_Recorded data_
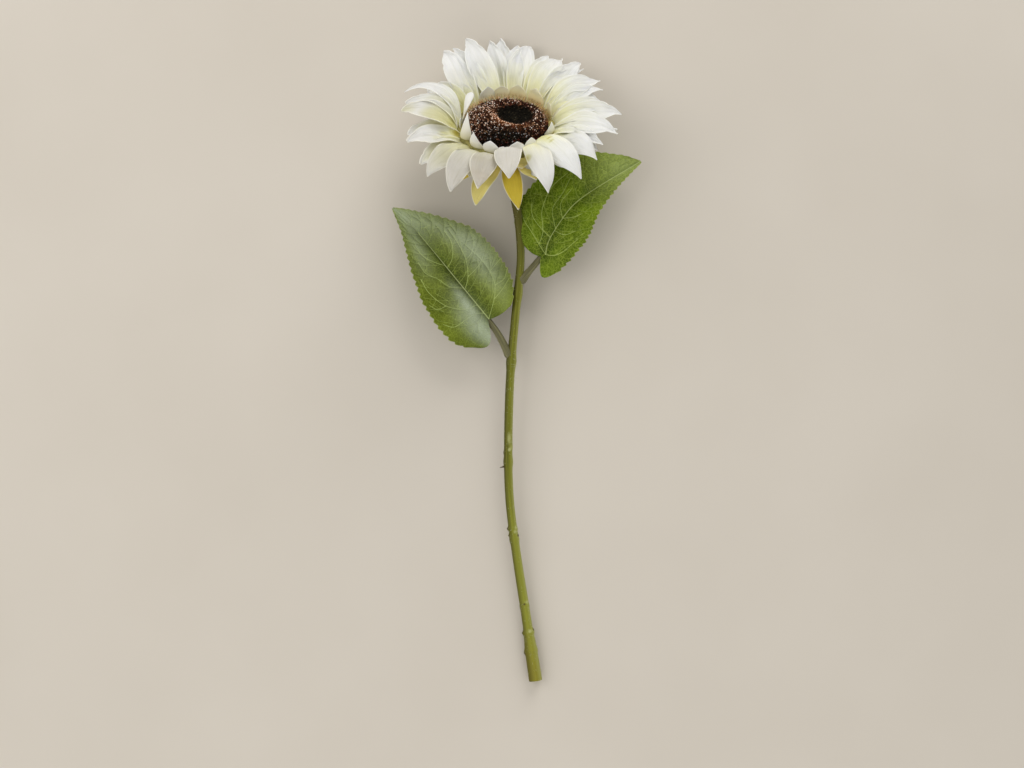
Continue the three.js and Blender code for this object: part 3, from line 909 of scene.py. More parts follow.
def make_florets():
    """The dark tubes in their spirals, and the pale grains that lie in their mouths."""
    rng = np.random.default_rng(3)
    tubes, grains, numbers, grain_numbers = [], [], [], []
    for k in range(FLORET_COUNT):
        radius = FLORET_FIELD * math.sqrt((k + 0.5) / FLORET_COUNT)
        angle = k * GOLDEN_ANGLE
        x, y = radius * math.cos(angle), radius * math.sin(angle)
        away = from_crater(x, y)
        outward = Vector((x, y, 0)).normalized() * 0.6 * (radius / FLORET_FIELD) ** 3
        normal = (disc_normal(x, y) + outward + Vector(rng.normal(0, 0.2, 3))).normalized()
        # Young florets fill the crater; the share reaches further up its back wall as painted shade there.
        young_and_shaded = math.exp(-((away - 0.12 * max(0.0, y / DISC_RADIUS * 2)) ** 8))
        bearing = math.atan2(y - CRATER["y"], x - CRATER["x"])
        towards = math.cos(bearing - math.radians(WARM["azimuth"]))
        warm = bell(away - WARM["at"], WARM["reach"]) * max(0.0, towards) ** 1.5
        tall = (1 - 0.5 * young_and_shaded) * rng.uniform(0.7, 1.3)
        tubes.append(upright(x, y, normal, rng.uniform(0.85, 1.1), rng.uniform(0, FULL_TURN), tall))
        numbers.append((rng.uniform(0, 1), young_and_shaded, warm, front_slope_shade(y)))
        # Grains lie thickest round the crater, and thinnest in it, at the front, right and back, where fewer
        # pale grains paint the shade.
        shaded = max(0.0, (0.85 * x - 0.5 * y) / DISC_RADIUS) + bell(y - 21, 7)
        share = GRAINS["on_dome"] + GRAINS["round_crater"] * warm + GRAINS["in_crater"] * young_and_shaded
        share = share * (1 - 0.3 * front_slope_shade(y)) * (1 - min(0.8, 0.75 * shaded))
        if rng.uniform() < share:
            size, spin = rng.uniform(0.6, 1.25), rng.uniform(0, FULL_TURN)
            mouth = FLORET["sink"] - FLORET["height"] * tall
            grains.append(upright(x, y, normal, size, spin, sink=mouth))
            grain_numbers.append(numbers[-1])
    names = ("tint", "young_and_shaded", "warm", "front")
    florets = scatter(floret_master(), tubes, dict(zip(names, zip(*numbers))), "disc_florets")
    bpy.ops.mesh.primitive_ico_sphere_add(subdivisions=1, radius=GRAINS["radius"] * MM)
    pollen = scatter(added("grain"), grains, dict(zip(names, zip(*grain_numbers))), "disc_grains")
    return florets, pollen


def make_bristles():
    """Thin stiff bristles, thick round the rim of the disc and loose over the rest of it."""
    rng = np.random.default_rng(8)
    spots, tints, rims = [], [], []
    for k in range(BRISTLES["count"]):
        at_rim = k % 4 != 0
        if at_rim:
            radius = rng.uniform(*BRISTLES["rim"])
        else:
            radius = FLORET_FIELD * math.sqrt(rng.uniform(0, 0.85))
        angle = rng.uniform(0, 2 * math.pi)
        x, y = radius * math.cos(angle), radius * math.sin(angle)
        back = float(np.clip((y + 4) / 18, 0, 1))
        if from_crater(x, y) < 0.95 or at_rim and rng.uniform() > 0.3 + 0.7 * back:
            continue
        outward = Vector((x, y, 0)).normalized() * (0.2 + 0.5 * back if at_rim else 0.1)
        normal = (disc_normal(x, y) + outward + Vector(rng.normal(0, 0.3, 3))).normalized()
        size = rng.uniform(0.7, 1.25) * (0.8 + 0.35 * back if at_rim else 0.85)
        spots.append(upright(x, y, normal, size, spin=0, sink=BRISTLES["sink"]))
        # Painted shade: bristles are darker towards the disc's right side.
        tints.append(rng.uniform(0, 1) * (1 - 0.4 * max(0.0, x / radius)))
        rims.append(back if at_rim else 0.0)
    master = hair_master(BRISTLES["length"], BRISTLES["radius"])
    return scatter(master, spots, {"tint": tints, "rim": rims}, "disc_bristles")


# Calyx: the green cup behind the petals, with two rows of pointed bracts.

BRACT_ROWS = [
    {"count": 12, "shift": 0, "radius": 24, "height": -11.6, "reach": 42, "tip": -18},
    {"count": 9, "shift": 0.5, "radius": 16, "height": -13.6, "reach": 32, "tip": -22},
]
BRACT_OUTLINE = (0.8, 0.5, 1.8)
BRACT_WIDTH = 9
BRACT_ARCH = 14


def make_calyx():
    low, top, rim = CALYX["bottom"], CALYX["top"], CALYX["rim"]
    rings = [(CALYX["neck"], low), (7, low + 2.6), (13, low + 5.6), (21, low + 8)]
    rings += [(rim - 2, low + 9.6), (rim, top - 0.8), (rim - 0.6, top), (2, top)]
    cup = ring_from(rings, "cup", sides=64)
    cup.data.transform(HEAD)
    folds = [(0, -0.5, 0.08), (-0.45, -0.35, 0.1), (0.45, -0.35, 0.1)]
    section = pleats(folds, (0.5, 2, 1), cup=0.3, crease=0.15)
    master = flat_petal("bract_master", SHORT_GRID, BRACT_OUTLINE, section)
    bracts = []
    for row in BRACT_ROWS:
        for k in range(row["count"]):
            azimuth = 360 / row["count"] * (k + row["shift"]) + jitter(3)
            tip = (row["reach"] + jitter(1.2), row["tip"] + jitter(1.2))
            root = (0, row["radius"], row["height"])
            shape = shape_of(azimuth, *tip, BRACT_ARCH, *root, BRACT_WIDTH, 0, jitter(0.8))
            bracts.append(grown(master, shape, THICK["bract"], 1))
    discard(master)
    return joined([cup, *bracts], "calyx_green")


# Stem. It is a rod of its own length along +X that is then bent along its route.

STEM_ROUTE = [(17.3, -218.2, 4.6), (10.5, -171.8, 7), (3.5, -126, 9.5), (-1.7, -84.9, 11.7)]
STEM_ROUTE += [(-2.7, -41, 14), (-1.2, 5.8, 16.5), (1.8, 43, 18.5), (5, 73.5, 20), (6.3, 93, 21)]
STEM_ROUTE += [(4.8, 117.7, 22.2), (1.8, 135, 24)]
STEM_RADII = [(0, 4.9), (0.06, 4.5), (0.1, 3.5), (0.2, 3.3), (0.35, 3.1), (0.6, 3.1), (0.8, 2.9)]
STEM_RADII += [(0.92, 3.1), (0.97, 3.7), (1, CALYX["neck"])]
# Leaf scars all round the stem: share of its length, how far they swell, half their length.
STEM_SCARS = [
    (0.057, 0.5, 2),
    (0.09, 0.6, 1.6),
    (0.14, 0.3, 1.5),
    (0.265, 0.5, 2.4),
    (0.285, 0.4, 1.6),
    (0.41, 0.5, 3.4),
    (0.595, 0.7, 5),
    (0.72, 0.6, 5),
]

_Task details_
Make an exact copy of the listing, including every line.

_Answer to this task_
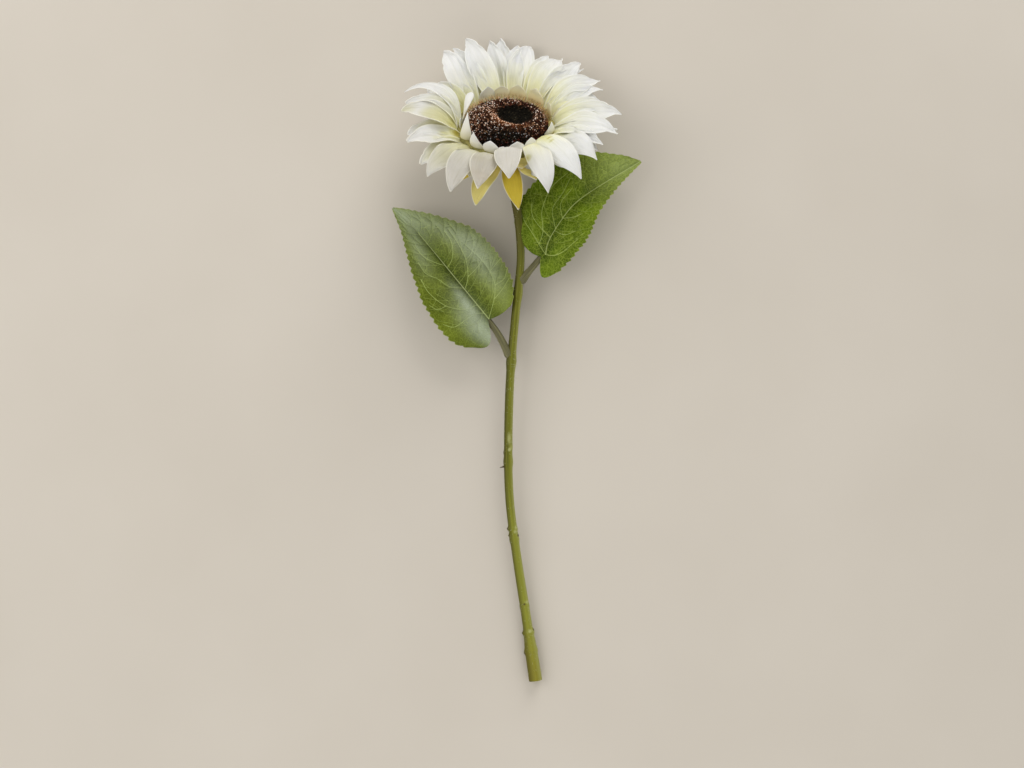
Continue the three.js and Blender code for this object: part 3, from line 909 of scene.py. More parts follow.
def make_florets():
    """The dark tubes in their spirals, and the pale grains that lie in their mouths."""
    rng = np.random.default_rng(3)
    tubes, grains, numbers, grain_numbers = [], [], [], []
    for k in range(FLORET_COUNT):
        radius = FLORET_FIELD * math.sqrt((k + 0.5) / FLORET_COUNT)
        angle = k * GOLDEN_ANGLE
        x, y = radius * math.cos(angle), radius * math.sin(angle)
        away = from_crater(x, y)
        outward = Vector((x, y, 0)).normalized() * 0.6 * (radius / FLORET_FIELD) ** 3
        normal = (disc_normal(x, y) + outward + Vector(rng.normal(0, 0.2, 3))).normalized()
        # Young florets fill the crater; the share reaches further up its back wall as painted shade there.
        young_and_shaded = math.exp(-((away - 0.12 * max(0.0, y / DISC_RADIUS * 2)) ** 8))
        bearing = math.atan2(y - CRATER["y"], x - CRATER["x"])
        towards = math.cos(bearing - math.radians(WARM["azimuth"]))
        warm = bell(away - WARM["at"], WARM["reach"]) * max(0.0, towards) ** 1.5
        tall = (1 - 0.5 * young_and_shaded) * rng.uniform(0.7, 1.3)
        tubes.append(upright(x, y, normal, rng.uniform(0.85, 1.1), rng.uniform(0, FULL_TURN), tall))
        numbers.append((rng.uniform(0, 1), young_and_shaded, warm, front_slope_shade(y)))
        # Grains lie thickest round the crater, and thinnest in it, at the front, right and back, where fewer
        # pale grains paint the shade.
        shaded = max(0.0, (0.85 * x - 0.5 * y) / DISC_RADIUS) + bell(y - 21, 7)
        share = GRAINS["on_dome"] + GRAINS["round_crater"] * warm + GRAINS["in_crater"] * young_and_shaded
        share = share * (1 - 0.3 * front_slope_shade(y)) * (1 - min(0.8, 0.75 * shaded))
        if rng.uniform() < share:
            size, spin = rng.uniform(0.6, 1.25), rng.uniform(0, FULL_TURN)
            mouth = FLORET["sink"] - FLORET["height"] * tall
            grains.append(upright(x, y, normal, size, spin, sink=mouth))
            grain_numbers.append(numbers[-1])
    names = ("tint", "young_and_shaded", "warm", "front")
    florets = scatter(floret_master(), tubes, dict(zip(names, zip(*numbers))), "disc_florets")
    bpy.ops.mesh.primitive_ico_sphere_add(subdivisions=1, radius=GRAINS["radius"] * MM)
    pollen = scatter(added("grain"), grains, dict(zip(names, zip(*grain_numbers))), "disc_grains")
    return florets, pollen


def make_bristles():
    """Thin stiff bristles, thick round the rim of the disc and loose over the rest of it."""
    rng = np.random.default_rng(8)
    spots, tints, rims = [], [], []
    for k in range(BRISTLES["count"]):
        at_rim = k % 4 != 0
        if at_rim:
            radius = rng.uniform(*BRISTLES["rim"])
        else:
            radius = FLORET_FIELD * math.sqrt(rng.uniform(0, 0.85))
        angle = rng.uniform(0, 2 * math.pi)
        x, y = radius * math.cos(angle), radius * math.sin(angle)
        back = float(np.clip((y + 4) / 18, 0, 1))
        if from_crater(x, y) < 0.95 or at_rim and rng.uniform() > 0.3 + 0.7 * back:
            continue
        outward = Vector((x, y, 0)).normalized() * (0.2 + 0.5 * back if at_rim else 0.1)
        normal = (disc_normal(x, y) + outward + Vector(rng.normal(0, 0.3, 3))).normalized()
        size = rng.uniform(0.7, 1.25) * (0.8 + 0.35 * back if at_rim else 0.85)
        spots.append(upright(x, y, normal, size, spin=0, sink=BRISTLES["sink"]))
        # Painted shade: bristles are darker towards the disc's right side.
        tints.append(rng.uniform(0, 1) * (1 - 0.4 * max(0.0, x / radius)))
        rims.append(back if at_rim else 0.0)
    master = hair_master(BRISTLES["length"], BRISTLES["radius"])
    return scatter(master, spots, {"tint": tints, "rim": rims}, "disc_bristles")


# Calyx: the green cup behind the petals, with two rows of pointed bracts.

BRACT_ROWS = [
    {"count": 12, "shift": 0, "radius": 24, "height": -11.6, "reach": 42, "tip": -18},
    {"count": 9, "shift": 0.5, "radius": 16, "height": -13.6, "reach": 32, "tip": -22},
]
BRACT_OUTLINE = (0.8, 0.5, 1.8)
BRACT_WIDTH = 9
BRACT_ARCH = 14


def make_calyx():
    low, top, rim = CALYX["bottom"], CALYX["top"], CALYX["rim"]
    rings = [(CALYX["neck"], low), (7, low + 2.6), (13, low + 5.6), (21, low + 8)]
    rings += [(rim - 2, low + 9.6), (rim, top - 0.8), (rim - 0.6, top), (2, top)]
    cup = ring_from(rings, "cup", sides=64)
    cup.data.transform(HEAD)
    folds = [(0, -0.5, 0.08), (-0.45, -0.35, 0.1), (0.45, -0.35, 0.1)]
    section = pleats(folds, (0.5, 2, 1), cup=0.3, crease=0.15)
    master = flat_petal("bract_master", SHORT_GRID, BRACT_OUTLINE, section)
    bracts = []
    for row in BRACT_ROWS:
        for k in range(row["count"]):
            azimuth = 360 / row["count"] * (k + row["shift"]) + jitter(3)
            tip = (row["reach"] + jitter(1.2), row["tip"] + jitter(1.2))
            root = (0, row["radius"], row["height"])
            shape = shape_of(azimuth, *tip, BRACT_ARCH, *root, BRACT_WIDTH, 0, jitter(0.8))
            bracts.append(grown(master, shape, THICK["bract"], 1))
    discard(master)
    return joined([cup, *bracts], "calyx_green")


# Stem. It is a rod of its own length along +X that is then bent along its route.

STEM_ROUTE = [(17.3, -218.2, 4.6), (10.5, -171.8, 7), (3.5, -126, 9.5), (-1.7, -84.9, 11.7)]
STEM_ROUTE += [(-2.7, -41, 14), (-1.2, 5.8, 16.5), (1.8, 43, 18.5), (5, 73.5, 20), (6.3, 93, 21)]
STEM_ROUTE += [(4.8, 117.7, 22.2), (1.8, 135, 24)]
STEM_RADII = [(0, 4.9), (0.06, 4.5), (0.1, 3.5), (0.2, 3.3), (0.35, 3.1), (0.6, 3.1), (0.8, 2.9)]
STEM_RADII += [(0.92, 3.1), (0.97, 3.7), (1, CALYX["neck"])]
# Leaf scars all round the stem: share of its length, how far they swell, half their length.
STEM_SCARS = [
    (0.057, 0.5, 2),
    (0.09, 0.6, 1.6),
    (0.14, 0.3, 1.5),
    (0.265, 0.5, 2.4),
    (0.285, 0.4, 1.6),
    (0.41, 0.5, 3.4),
    (0.595, 0.7, 5),
    (0.72, 0.6, 5),
]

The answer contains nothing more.